= Romanch Ranjan Biswal =

Indian politician

Romanch Ranjan Biswal (born 1981) is an Indian politician from Odisha. He is a member of the Odisha Legislative Assembly from Deogarh Assembly constituency in Deogarh district. He was elected in the 2024 Odisha Legislative Assembly election representing the Biju Janata Dal.

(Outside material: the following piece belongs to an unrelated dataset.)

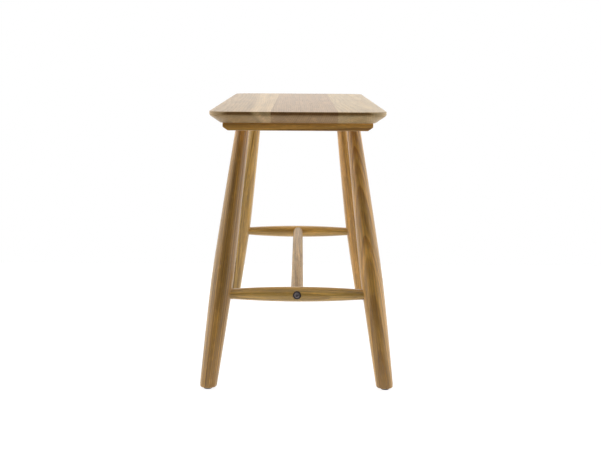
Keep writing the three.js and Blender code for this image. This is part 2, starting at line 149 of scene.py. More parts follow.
# Where a wall begins and where it is fully bright, as the part of a unit direction that points at it
BACK_TURN = 0.5
SIDE_EDGE = 0.7
SIDE_END = 0.9
OPENING_EDGE = -0.95
OPENING_END = -0.35
WHITE = linear("#FFFFFF")


def seen_share(tree, *kinds):
    path = add(tree, "ShaderNodeLightPath").node.outputs
    share = path["Is Camera Ray"]
    for kind in kinds:
        share = add(tree, "ShaderNodeMath", share, path[kind], operation="MAXIMUM")
    return share


def white_tent():
    world = bpy.data.worlds.new("white_tent")
    world.use_nodes = True
    tree = world.node_tree
    tree.nodes.clear()
    direction = add(tree, "ShaderNodeTexCoord", out="Generated")
    parts = add(tree, "ShaderNodeSeparateXYZ", direction).node.outputs
    sideways = add(tree, "ShaderNodeMath", parts["X"], operation="ABSOLUTE")
    side_range = {"From Min": SIDE_EDGE, "From Max": SIDE_END, "To Max": SIDE_LEVEL}
    sides = add(tree, "ShaderNodeMapRange", sideways, named=side_range)
    back_range = {"From Min": -BACK_TURN, "From Max": BACK_TURN, "To Max": BACK_LEVEL}
    back = add(tree, "ShaderNodeMapRange", parts["Y"], named=back_range)
    soft = add(tree, "ShaderNodeMath", back, sides, operation="MAXIMUM")
    opening_range = {"From Min": OPENING_EDGE, "From Max": OPENING_END, "To Max": MIRRORED_LEVEL}
    opening = add(tree, "ShaderNodeMapRange", parts["Y"], named=opening_range)
    mirrored = add(tree, "ShaderNodeMath", opening, sides, operation="MAXIMUM")
    glossy = add(tree, "ShaderNodeLightPath").node.outputs["Is Glossy Ray"]
    level = add(tree, "ShaderNodeMix", glossy, soft, mirrored)
    strength = add(tree, "ShaderNodeMix", seen_share(tree, "Is Transmission Ray"), level, 1.0)
    background = add(tree, "ShaderNodeBackground", WHITE, strength)
    add(tree, "ShaderNodeOutputWorld", background)
    return world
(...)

== Early life and education ==
Biswal is from Deogarh, Odisha. He is the son of Jhasaketan Biswal. He studied Class 12 at Panchayat College, Kalla and passed the examinations in 1998. Later, he discontinued his studies.

== Career ==
Biswal won from Deogarh Assembly constituency representing Biju Janata Dal in the 2024 Odisha Legislative Assembly election. He polled 89,074 votes and defeated his nearest rival, Subhash Chandra Panigrahi of Bharatiya Janata Party, by a margin of 15,792 votes. Earlier, he lost the 2019 Odisha Legislative Assembly election. In 2019, he polled 67,249 votes and lost to his nearest rival and winner, Subhash Chandra Panigrahi, who contested on the Biju Janata Dal ticket, by a margin of 7,106 votes. Panigrahi got 74,355 votes.

In 2024, Arundhati Devi, the wife of former Deogarh king and Sambalpur MP Nitesh Ganga Dev was initially announced as the candidate but BJD party replaced her with Biswal due to local resistance against her, and Biswal won the Deogarh seat, that is part of Sambalpur Lok Sabha constituency.